Moore’s group, the Washington County Tribal Track Coalition, failed to make the 2006 ballot in January after nearly 13,000 of the 61,000 signatures submitted by the group were disqualified for various reasons.

However, the remaining signatures – about 48,000 – can be applied to the 2007 ballot, leaving the tribe only about 2,500 signatures short of qualifying. Moore said he was confident that the vast majority of the additional 8,000 signatures – most of which were collected at polling places during the June primary – would be accepted by the Secretary of State’s Office.

A spokesman for the secretary of state said officials there have begun their review, which is expected to be completed by late September.

The prospect of the tribe’s success came as troubling, but not unexpected, news to Doug Muir, whose group aims to place before voters its own 2007 ballot initiative – one which would outlaw slots in Maine altogether.

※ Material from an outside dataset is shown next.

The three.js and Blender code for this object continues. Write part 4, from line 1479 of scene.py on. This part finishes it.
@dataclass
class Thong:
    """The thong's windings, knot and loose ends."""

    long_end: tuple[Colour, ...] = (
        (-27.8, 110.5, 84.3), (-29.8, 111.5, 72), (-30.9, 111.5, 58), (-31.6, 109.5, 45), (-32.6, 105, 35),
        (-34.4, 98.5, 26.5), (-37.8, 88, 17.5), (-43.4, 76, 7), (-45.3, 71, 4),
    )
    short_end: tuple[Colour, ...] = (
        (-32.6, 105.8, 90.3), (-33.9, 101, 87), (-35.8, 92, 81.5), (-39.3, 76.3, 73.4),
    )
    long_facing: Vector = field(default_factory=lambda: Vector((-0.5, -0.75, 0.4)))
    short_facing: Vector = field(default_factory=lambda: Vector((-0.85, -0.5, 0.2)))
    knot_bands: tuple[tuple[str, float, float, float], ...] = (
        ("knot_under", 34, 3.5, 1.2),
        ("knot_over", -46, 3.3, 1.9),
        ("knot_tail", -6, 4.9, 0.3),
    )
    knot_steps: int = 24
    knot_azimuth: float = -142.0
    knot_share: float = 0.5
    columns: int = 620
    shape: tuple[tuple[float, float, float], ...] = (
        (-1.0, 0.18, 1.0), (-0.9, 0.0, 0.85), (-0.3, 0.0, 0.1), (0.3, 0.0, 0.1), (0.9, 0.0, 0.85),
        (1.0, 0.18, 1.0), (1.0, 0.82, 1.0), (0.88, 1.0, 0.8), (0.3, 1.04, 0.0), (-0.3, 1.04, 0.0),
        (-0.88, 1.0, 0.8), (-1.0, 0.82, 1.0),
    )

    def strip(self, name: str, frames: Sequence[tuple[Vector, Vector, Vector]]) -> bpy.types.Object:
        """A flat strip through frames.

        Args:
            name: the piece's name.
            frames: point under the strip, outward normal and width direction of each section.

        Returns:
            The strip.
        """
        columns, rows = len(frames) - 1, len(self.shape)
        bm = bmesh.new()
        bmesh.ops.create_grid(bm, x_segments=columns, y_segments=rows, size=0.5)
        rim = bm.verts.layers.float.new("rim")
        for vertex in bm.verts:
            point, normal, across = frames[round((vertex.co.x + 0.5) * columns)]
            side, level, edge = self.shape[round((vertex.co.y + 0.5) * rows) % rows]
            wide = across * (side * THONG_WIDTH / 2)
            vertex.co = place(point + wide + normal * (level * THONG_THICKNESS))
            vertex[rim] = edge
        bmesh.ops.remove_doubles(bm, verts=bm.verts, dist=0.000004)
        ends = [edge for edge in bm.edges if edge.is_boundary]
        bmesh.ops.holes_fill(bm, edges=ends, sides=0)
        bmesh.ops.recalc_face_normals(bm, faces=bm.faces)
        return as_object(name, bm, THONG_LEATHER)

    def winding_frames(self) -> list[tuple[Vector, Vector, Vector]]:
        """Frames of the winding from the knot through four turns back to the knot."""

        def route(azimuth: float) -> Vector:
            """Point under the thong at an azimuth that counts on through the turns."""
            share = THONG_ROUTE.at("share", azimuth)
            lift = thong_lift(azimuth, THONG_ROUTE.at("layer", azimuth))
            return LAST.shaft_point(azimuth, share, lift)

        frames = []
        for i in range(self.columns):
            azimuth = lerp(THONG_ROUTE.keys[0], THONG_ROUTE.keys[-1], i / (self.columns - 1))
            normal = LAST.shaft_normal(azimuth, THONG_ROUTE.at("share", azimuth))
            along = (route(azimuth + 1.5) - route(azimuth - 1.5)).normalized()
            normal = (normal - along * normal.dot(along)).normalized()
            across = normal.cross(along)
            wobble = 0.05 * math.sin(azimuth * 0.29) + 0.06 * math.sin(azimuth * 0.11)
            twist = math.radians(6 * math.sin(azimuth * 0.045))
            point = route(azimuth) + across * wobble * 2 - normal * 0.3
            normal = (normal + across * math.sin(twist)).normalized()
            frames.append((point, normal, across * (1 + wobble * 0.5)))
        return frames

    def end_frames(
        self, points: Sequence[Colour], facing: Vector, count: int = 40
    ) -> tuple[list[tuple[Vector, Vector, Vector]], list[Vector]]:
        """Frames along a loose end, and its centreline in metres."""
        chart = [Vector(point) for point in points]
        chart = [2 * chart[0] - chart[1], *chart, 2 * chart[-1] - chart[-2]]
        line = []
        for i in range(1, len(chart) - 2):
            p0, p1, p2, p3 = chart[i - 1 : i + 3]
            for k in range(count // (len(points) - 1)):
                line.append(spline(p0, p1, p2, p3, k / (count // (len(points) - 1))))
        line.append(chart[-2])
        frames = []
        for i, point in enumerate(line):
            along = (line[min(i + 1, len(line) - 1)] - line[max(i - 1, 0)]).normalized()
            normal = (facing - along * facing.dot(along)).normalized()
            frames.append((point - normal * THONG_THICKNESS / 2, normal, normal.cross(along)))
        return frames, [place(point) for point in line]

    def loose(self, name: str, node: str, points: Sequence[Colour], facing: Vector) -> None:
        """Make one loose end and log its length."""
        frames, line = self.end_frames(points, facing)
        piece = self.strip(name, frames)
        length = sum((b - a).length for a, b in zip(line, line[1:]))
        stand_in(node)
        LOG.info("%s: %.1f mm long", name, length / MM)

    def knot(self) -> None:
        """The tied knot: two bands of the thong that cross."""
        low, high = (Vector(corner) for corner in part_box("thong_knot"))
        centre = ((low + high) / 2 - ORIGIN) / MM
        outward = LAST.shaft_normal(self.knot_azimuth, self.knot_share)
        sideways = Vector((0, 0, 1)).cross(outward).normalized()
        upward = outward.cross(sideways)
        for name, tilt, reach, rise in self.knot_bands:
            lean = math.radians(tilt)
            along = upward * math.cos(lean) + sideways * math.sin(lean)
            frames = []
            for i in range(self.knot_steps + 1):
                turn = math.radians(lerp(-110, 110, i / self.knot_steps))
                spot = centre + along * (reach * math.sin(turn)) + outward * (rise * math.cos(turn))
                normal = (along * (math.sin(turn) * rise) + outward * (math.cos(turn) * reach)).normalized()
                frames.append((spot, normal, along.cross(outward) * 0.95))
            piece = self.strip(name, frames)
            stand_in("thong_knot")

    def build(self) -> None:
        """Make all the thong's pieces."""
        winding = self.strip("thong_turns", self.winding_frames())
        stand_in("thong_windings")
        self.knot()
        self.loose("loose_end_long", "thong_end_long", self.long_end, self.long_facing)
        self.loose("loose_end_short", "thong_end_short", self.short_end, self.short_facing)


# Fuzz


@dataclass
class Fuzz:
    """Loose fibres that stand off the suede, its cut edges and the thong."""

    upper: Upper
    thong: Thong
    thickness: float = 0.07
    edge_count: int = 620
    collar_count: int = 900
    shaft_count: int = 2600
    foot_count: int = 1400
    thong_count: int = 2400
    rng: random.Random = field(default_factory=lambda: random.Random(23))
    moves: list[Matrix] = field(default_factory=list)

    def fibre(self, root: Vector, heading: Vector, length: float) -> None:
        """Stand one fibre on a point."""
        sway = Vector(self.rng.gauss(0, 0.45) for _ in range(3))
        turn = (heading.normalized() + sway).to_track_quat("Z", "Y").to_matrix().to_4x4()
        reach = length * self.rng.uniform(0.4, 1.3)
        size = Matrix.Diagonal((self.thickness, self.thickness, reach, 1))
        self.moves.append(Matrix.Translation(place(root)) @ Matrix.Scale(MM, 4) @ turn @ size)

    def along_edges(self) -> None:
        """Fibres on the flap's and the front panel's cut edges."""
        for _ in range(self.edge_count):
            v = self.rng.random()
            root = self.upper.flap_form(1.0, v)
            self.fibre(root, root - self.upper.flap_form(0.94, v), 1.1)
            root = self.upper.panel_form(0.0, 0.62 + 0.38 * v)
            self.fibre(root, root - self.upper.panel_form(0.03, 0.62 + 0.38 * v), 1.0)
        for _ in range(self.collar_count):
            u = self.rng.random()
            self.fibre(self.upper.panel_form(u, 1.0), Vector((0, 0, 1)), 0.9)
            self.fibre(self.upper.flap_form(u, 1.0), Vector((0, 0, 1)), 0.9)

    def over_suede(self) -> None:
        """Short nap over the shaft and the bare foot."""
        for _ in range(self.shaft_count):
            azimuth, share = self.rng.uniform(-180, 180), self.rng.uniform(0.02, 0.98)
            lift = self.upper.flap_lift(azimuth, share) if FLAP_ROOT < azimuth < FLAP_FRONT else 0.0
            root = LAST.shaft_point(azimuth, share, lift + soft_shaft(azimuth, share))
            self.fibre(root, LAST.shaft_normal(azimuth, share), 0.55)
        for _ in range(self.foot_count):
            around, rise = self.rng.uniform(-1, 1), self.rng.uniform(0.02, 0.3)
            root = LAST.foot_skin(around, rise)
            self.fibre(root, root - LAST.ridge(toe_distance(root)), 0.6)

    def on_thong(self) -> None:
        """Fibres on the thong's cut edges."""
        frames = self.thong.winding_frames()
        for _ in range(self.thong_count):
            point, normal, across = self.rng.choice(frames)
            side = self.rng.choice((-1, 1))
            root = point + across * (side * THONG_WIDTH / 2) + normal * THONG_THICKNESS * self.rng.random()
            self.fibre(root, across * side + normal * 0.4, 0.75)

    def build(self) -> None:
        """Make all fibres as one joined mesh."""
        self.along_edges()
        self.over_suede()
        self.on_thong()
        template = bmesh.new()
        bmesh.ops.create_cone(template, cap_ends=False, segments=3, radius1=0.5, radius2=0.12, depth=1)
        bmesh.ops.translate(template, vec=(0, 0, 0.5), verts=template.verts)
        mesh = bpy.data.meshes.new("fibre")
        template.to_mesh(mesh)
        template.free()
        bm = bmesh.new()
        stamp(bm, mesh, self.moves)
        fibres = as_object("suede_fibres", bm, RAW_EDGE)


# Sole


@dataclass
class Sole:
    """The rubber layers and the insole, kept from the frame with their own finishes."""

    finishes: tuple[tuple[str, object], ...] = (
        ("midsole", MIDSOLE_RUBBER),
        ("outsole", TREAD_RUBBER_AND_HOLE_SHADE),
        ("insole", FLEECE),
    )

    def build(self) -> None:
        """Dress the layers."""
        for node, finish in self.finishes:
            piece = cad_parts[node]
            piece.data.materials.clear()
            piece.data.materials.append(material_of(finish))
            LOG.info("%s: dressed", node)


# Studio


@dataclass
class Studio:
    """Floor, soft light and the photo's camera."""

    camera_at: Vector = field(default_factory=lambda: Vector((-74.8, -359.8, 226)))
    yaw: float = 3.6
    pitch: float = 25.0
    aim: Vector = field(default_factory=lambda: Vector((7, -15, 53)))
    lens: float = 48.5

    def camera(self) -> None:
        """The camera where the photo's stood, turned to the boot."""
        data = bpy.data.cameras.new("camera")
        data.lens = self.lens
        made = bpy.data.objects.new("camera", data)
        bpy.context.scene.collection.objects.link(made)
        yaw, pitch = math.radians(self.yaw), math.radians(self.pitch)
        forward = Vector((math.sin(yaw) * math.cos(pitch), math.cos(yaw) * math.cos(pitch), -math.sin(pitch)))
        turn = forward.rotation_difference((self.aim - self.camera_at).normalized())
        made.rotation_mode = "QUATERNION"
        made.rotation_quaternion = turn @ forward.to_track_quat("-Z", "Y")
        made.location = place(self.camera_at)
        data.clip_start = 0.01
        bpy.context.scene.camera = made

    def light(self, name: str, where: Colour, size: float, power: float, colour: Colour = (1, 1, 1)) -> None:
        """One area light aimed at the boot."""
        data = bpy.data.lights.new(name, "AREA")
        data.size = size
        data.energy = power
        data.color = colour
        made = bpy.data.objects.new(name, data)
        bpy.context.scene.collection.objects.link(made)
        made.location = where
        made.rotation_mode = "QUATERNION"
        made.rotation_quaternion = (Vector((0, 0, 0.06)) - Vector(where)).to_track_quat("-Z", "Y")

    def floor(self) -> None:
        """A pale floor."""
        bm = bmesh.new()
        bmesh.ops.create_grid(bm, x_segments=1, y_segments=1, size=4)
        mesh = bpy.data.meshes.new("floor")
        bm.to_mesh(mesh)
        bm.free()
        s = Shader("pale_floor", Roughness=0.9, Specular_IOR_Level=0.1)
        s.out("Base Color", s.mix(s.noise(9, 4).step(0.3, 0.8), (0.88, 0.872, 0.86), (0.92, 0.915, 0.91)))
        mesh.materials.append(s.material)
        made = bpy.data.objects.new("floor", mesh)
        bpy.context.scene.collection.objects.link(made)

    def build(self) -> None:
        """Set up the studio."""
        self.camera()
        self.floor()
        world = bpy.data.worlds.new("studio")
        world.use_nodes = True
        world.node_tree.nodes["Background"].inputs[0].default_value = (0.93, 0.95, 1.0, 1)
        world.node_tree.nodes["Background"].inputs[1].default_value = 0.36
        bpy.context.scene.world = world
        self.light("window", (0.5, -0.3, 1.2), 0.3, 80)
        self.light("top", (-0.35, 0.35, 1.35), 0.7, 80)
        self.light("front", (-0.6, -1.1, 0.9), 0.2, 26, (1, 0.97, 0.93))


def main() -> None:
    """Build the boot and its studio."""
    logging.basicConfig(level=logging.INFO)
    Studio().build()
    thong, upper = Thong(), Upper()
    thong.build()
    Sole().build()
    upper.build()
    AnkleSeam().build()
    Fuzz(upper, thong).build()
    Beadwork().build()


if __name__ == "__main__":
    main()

Muir said the group, No Slots for ME! was in the beginning stages of its signature-gathering effort, and planned a major push on that front outside the November 2006 polls. Muir’s group has until Jan. 25, 2007, to collect enough signatures to place the slots ban on the November 2007 ballot.

“The tribe’s endeavors do make it more important to bring the whole issue of slots back to the voters,” said Muir, whose group’s officers also include former Gov. Angus King and Michael Heath of the Christian Civic League of Maine.

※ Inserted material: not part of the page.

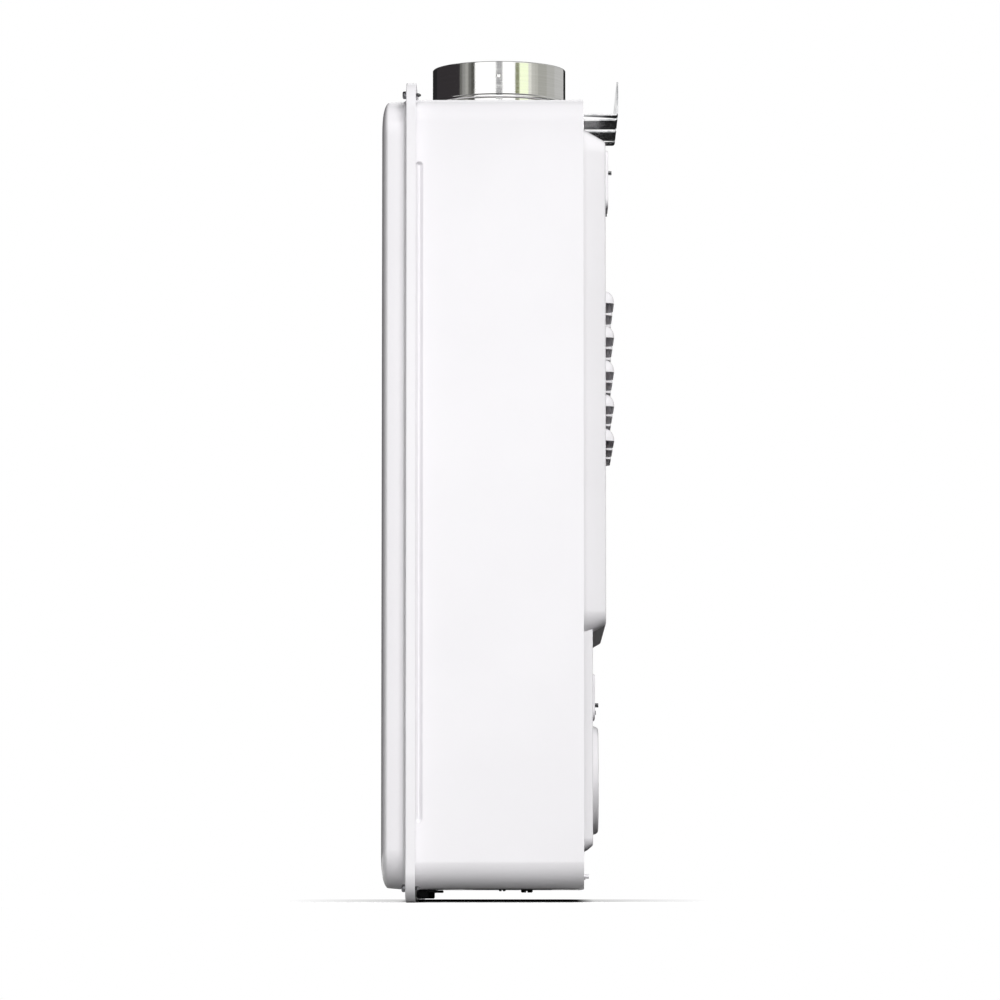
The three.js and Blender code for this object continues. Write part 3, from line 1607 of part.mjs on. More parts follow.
subgroup([
  ["fan_housing", "zincSteel", fanHousing()],
  ["fan_impeller", "aluminium", fanImpeller()],
  ["motor_shaft", "polishedSteel", motorShaft()],
  ["fan_motor", "blackPlastic", fanMotor()],
  ["fan_bracket", "zincSteel", fanBracket()],
]);

subgroup([
  ["gas_manifold", "aluminium", gasManifold()],
  ["gas_pipe", "aluminium", gasPipe()],
  ["gas_valve", "aluminium", gasValve()],
  ["solenoid_coil_1", "blackPlastic", solenoidCoil(coilPlaces[0])],
  ["solenoid_coil_2", "blackPlastic", solenoidCoil(coilPlaces[1])],
  ["safety_plunger", "zincSteel", plunger(coilPlaces[0])],
  ["modulating_plunger", "zincSteel", plunger(coilPlaces[1])],
  ["gas_inlet_fitting", "brass", pipeFitting(gasPlace)],
]);

subgroup([
  ["connection_plate", "zincSteel", connectionPlate()],
  ["cold_inlet_fitting", "brass", pipeFitting(coldPlace)],
  ["hot_outlet_fitting", "brass", pipeFitting(hotPlace)],
  ["filter_plug", "blackPlastic", plug(filterPlace, filterTip, filterTipDrop)],
  ["drain_plug", "blackPlastic", plug(drainPlace, drainTip, drainTipDrop)],
  ["cable_gland", "blackPlastic", cableGland()],
  ["inlet_body", "brass", valveBlockBody(coldPlace, filterPlace, false)],
  ["outlet_body", "brass", valveBlockBody(hotPlace, drainPlace, true)],
  ["inlet_filter", "zincSteel", inletFilter()],
  ["flow_sensor_body", "greyPlastic", flowSensorBody()],
  ["flow_rotor", "blackPlastic", flowRotor()],
  ["water_valve_body", "brass", waterValveBody()],
  ["valve_spindle", "greyPlastic", valveSpindle()],
  ["valve_motor", "blackPlastic", valveMotor()],
  ["cold_pipe", "copper", coldPipe()],
  ["hot_pipe", "copper", hotPipe()],
  ["bypass_pipe", "copper", bypassPipe()],
]);

subgroup([
  ["control_case", "greyPlastic", controlCase()],
  ["circuit_board", "boardGreen", circuitBoard()],
  ["transformer", "zincSteel", transformer()],
]);

export default group;
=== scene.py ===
# %% [markdown]
# # Dressing a wall-hung water heater
#
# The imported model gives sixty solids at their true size: a casing, a dished cover, a pressed rear
# panel, a flue collar and the works inside. This lesson keeps that frame and dresses it. Each
# outside piece is modelled again with smooth bends and rolled edges, and every piece inside keeps
# its solid and gets a real finish.
#
# The first step is to load the frame. Nothing in it is ever moved.

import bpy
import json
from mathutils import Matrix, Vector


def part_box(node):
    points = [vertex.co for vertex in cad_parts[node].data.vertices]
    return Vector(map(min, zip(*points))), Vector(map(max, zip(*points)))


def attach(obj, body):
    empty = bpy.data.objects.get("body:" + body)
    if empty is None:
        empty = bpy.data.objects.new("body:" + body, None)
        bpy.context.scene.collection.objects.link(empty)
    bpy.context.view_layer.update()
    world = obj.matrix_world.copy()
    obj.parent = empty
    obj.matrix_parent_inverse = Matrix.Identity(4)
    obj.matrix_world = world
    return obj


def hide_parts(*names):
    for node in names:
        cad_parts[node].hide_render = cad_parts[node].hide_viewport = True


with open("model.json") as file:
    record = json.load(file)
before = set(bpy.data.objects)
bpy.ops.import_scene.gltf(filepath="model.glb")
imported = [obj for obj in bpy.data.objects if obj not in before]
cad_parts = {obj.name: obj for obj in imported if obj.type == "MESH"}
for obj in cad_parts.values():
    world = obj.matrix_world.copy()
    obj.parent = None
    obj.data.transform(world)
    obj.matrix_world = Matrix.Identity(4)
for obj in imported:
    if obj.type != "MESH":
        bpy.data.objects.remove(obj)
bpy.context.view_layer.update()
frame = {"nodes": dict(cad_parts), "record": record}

import json
import math
import bmesh
import bpy
from mathutils import Matrix, Vector

# %% [markdown]
# ## The camera
#
# The picture was taken from the heater's right-hand side, with the camera at the level of the
# cover's foot and looking up a little. A long lens keeps the casing's near and far edges almost
# in line. The camera comes first, because everything later is judged through it.

# %% Place the camera
COVER_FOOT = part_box("front_cover")[0].z
CAMERA_DISTANCE = 5.061
CAMERA_ALONG = -0.0828
CAMERA_RISE = 0.0023
CAMERA_AIM = Vector((0.0, -0.1115, -0.3699))
LENS = 191.9
SENSOR_WIDTH = 36
VIEW_DEPTH = 100

camera_data = bpy.data.cameras.new("side_camera")
camera_data.lens = LENS
camera_data.sensor_width = SENSOR_WIDTH
camera_data.clip_end = VIEW_DEPTH
camera = bpy.data.objects.new("side_camera", camera_data)
bpy.context.scene.collection.objects.link(camera)
camera.location = (CAMERA_DISTANCE, CAMERA_ALONG, COVER_FOOT + CAMERA_RISE)
camera.rotation_euler = (CAMERA_AIM - camera.location).to_track_quat("-Z", "Y").to_euler()
bpy.context.scene.camera = camera
print("camera at", tuple(round(v, 4) for v in camera.location))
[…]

“We always thought the licensing of one slots facility would lead to more, and we’re seeing that prophecy being played out,” Muir said.

Under current law, Bangor is the only city with the needed state and local approvals to host a slots facility. Hollywood Slots at Bangor is the only licensed slots operator in the state, and its owner, Penn National Gaming Co., plans to begin construction on a permanent facility housing 1,500 slot machines on Main Street.

If the tribe’s plan gains the needed approvals to go before voters – and voters approve – the tribe would seek to open a commercial racetrack and casino modeled after the Bangor facility.

A third slots facility has been proposed for Oxford County, and organizers of that effort are in the beginning stages of preparing for a statewide referendum on the issue.